Even gift vouchers can create clutter. They sit around in the fruit bowl, or worse still go into hiding and emerge only after expiry. Unless there is an immediate need for that card, it places a mental burden on the recipient to find a way to spend it and avoid wasting it. 

Then there are hand-me-downs from friends and family. Toys they have outgrown, appliances they have upgraded, clothes from last season. The giver is probably well-meaning, but may also be reducing their own decluttering guilt by dumping on you.

You don’t want to be the resident grinch or an ungrateful sod, right?


Maybe you could suggest a Kris Kringle or Bad Santa at Christmas. Or special food / wine contributions – asking people to spend on high quality special-occasion consumables rather than on stuff. Or even a shared experience. 

When you have a birthday, stipulate No Gifts on the invitation and explain you are decluttering and this is important to you. Have dinner at a restaurant and have guests chip in for your meal, as the present. 

If you don’t want the hand-me-downs, give a similar explanation. Soften by recommending a local op shop which may take them. Explain it once, and the kindly giver will hopefully re-route future efforts. 

It’s awkward, but once you break the habit, these occasions become much less burdensome on both the giver and recipient. 

4. Where does the clutter come from? Other people’s stuff

Do you have 20-year-old text books your now-adult kids have left you with? Their old art projects, keepsakes and one of those white signed teddy bears from end-of-school?

What about things you don’t want, that you inherited with the holiday house from your now-deceased parents?

Or maybe you have a partner who leaves their stuff everywhere, and it bothers you more than it bothers them.


If the owner of the clutter lives elsewhere, send them photos of their stuff and give them a deadline. Or invite them for dinner and a decluttering session. If you are feeling benevolent or they don’t have the capacity to take their keepsakes, assign them a tub or drawer that you can hold for them – but set limits and keep it contained and labelled. 

If the owner of the clutter has died, you don’t need to keep their stuff to honour their memory. Only keep what is meaningful for you. I’m sure they would want you to be happy and not burdened.

If the owner of the clutter lives with you, it’s more difficult. Read this article about decluttering other people’s stuff, and remember – compromises will be necessary. You can assign them a space for their stuff and request that shared spaces be maintained to a certain standard.

The best thing you can do is lead by example, and tackle all of your own clutter first. Have you done that yet? 
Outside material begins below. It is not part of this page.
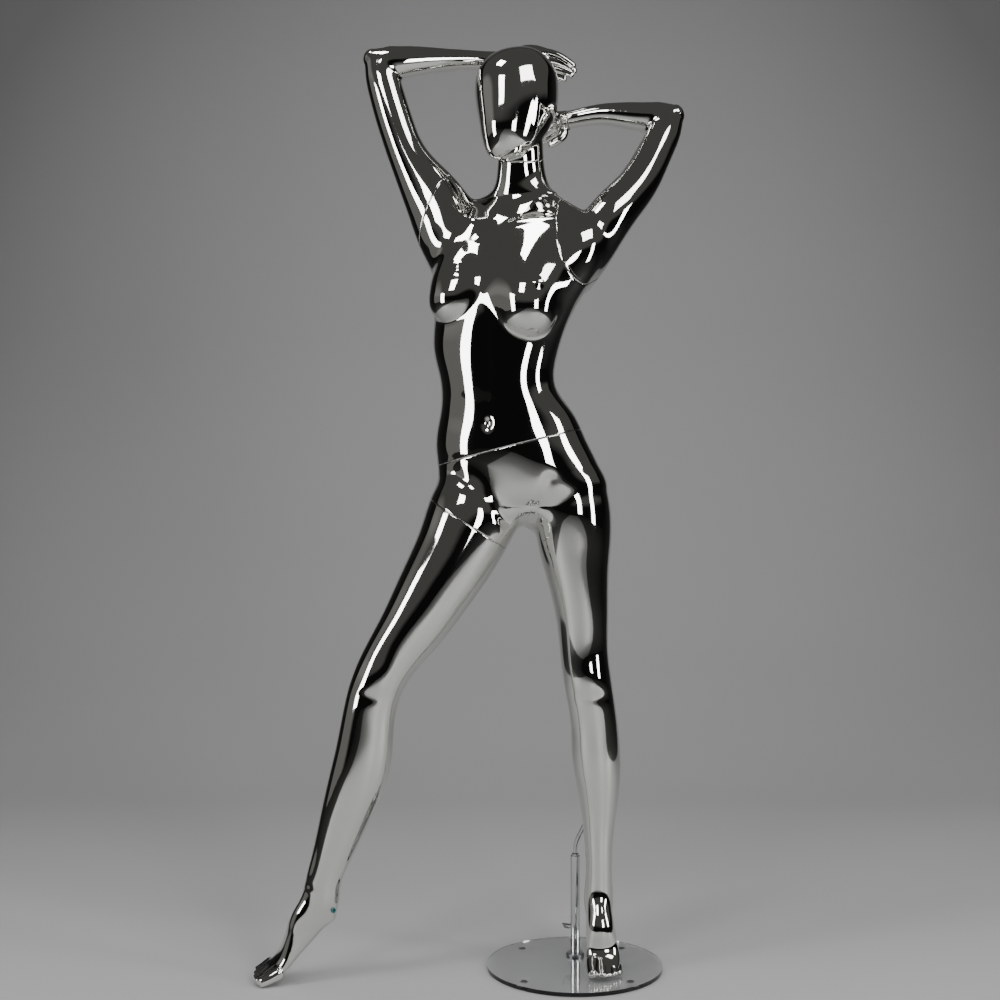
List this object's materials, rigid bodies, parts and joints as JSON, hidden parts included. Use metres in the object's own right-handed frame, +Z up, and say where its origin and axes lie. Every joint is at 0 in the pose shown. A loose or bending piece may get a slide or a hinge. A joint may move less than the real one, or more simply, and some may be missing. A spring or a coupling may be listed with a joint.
{
  "type": "full body mannequin",
  "caption": "Full body female display mannequin in mirror dark chrome, both hands behind the head, one leg stretched out, on a round glass base with a calf support rod.",
  "frame": {"origin": "on the floor under the centre of the round glass base", "axes": "+Z up, the figure faces -Y with its chest turned towards -X"},
  "size_m": [0.857, 0.35, 1.8826],
  "materials": {
    "dark_chrome": "fibreglass with mirror dark chrome plating",
    "green_edge_glass": "clear tempered float glass, green at the edge",
    "clear_bumper": "translucent soft bumper",
    "brushed_steel": "satin nickel plated steel",
    "zinc_steel": "zinc plated steel",
    "teal_bush": "moulded plastic bush"
  },
  "bodies": {
    "stand": {"base_glass": "green_edge_glass", "bumper_pad_1": "clear_bumper", "bumper_pad_2": "clear_bumper", "bumper_pad_3": "clear_bumper", "bumper_pad_4": "clear_bumper", "base_flange": "brushed_steel", "flange_bolt": "zinc_steel", "support_tube": "brushed_steel"},
    "screw": {"thumb_screw": "zinc_steel"},
    "rod": {"support_rod": "brushed_steel"},
    "hips": {"lower_body_shell": "dark_chrome", "calf_socket": "zinc_steel", "waist_plug": "zinc_steel", "thigh_plug": "zinc_steel"},
    "torso": {"torso_shell": "dark_chrome", "head_shell": "dark_chrome", "waist_socket": "zinc_steel", "left_shoulder_plug": "zinc_steel", "right_shoulder_plug": "zinc_steel"},
    "right_leg": {"right_leg_shell": "dark_chrome", "thigh_socket": "zinc_steel", "heel_socket": "teal_bush"},
    "left_arm": {"left_arm_shell": "dark_chrome", "left_shoulder_socket": "zinc_steel", "left_wrist_plug": "zinc_steel"},
    "right_arm": {"right_arm_shell": "dark_chrome", "right_shoulder_socket": "zinc_steel", "right_wrist_plug": "zinc_steel"},
    "left_hand_body": {"left_hand": "dark_chrome", "left_wrist_socket": "zinc_steel"},
    "right_hand_body": {"right_hand": "dark_chrome", "right_wrist_socket": "zinc_steel"}
  },
  "joints": [
    {"name": "thumb_screw_turn", "type": "hinge", "parent": "stand", "child": "screw", "pos_m": [0.004, 0.051, 0.066], "axis": [-0.8, 0.6, 0], "range_deg": [-360, 360]},
    {"name": "rod_height", "type": "slide", "parent": "stand", "child": "rod", "axis": [0, 0, 1], "range_m": [0, 0.06]},
    {"name": "figure_lift_off", "type": "slide", "parent": "rod", "child": "hips", "axis": [0.3905, -0.3017, 0.8697], "range_m": [0, 0.12]},
    {"name": "torso_lift_off", "type": "slide", "parent": "hips", "child": "torso", "axis": [-0.2449, 0, 0.9696], "range_m": [0, 0.1]},
    {"name": "right_leg_pull", "type": "slide", "parent": "hips", "child": "right_leg", "axis": [-0.5429, 0, -0.8398], "range_m": [0, 0.08]},
    {"name": "left_arm_pull", "type": "slide", "parent": "torso", "child": "left_arm", "axis": [0.7635, -0.56, 0.3217], "range_m": [0, 0.025]},
    {"name": "right_arm_pull", "type": "slide", "parent": "torso", "child": "right_arm", "axis": [-0.8515, 0.3807, 0.3606], "range_m": [0, 0.025]},
    {"name": "left_hand_pull", "type": "slide", "parent": "left_arm", "child": "left_hand_body", "axis": [-0.9745, 0.1899, -0.1199], "range_m": [0, 0.02]},
    {"name": "right_hand_pull", "type": "slide", "parent": "right_arm", "child": "right_hand_body", "axis": [0.9927, 0.1203, 0.01], "range_m": [0, 0.02]}
  ]
}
5. Where does the clutter come from? Failure to declutter

Acquiring is inevitable because due to changing habits, situations and sizes, we need to buy things. But often we don’t remove the worn-out stuff we are replacing. If we keep adding and don’t subtract, it will eventually become a problem. Space is a finite resource.


If you are cluttered, you need to remove items that don’t serve you.

When you are at a comfortable volume of belongings, practice a one-in-one-out policy to avoid accumulation. When you are considering purchasing something, ask yourself two questions: 1. Where will this live? 2. What can I get rid of to accomodate this? 

Where does the clutter come from? Various avenues, but everything in your house is there with your permission.